2.5. Security for Obligations . This Agreement and the security interest in and pledge of the Collateral hereunder are unconditionally made with and granted to the Collateral Agent, for the benefit of the Secured Parties, as security for the payment and performance in full of all the Obligations. Notwithstanding the foregoing provisions of this §2.5, such grant of security interest shall not extend to, and the term “Collateral” shall not include, any Excluded Assets.

2.6. Tender of Members’ Consents . The Pledgor has tendered to the Collateral Agent the consent of any other member of the LLCs that is necessary or appropriate for the consummation of the transactions contemplated hereby.

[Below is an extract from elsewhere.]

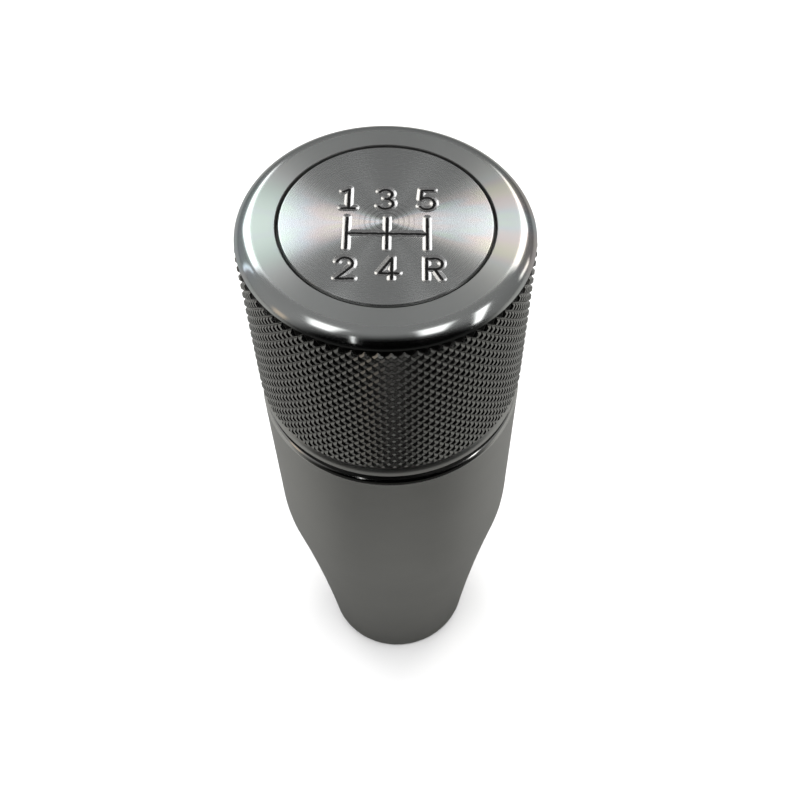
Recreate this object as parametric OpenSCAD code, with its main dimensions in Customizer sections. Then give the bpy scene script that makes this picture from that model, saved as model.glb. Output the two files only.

2.7. Authorization to File Financing Statement . The Pledgor hereby irrevocably authorizes the Collateral Agent at any time and from time to time to file in any filing office in any Uniform Commercial Code jurisdiction any initial financing statements and amendments thereto that (a) indicate the collateral as the Collateral, and (b) provide any other information required by part 5 of Article 9 of the Uniform Commercial Code of the State of New York or such other jurisdiction for the sufficiency or filing office acceptance of any financing statement or amendment, including whether the Pledgor is an organization, the type of organization and any organizational identification number issued to the Pledgor. The Pledgor agrees to furnish any such information to the Collateral Agent promptly upon request. The financing statement may indicate some or all of the Collateral on the financing statements and any amendments thereto. The Pledgor also ratifies its authorization for the Collateral Agent to have filed in any Uniform Commercial Code jurisdiction any like initial financing statements if filed prior to the date hereof.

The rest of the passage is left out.